The Jackals not speaking a word wasn’t an issue, but it would have been nice to have a bit more background on the cult itself. This could have been done through a montage of news reports regarding the cult or through Jimmy who is supposed to be the cult expert. It was clear that the cult was dangerous, but to what extent? Were they localized in one area of the country or spread out across many states? How many members were there? Answers to these questions could have given the cult a bit more depth. In turn, this would have made them seem even more dangerous. Simplicity made this film what it was, but a few areas would have benefited from some complexity.

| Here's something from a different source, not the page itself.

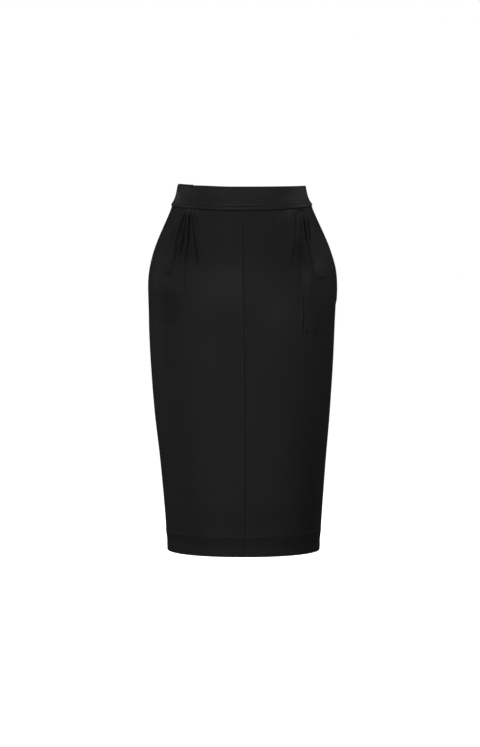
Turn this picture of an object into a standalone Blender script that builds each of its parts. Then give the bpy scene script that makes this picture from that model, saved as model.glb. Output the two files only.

As a father, this film certainly struck a chord with me. It is scary to think that a complete stranger could brainwash your child to the point that you mean nothing to them. This of course has happened in the real world which, brought a terrifying element to the film. I put myself in the Powell’s shoes and realized that I would do anything I could to try to get my child back if I was in the same situation. The emotions shown by both parents in the film were realistic and made it very easy to root for them throughout. They don’t see Justin as a psychotic cult member. Instead, they see the little boy that they had raised and desperately want him back. They show they will go to any length necessary even if that means losing a bit of their own humanity.
JACKALS may not break new ground in the horror genre, but it is absolutely worth watching. For the little bit that the film is lacking it makes up for in overall delivery. It’s that time of year again when a chill begins sneaking into the air and JACKALS is the perfect way to kick off the fall season. Grab some candy corn and a giant glass of apple cider and have yourself a creepy movie night.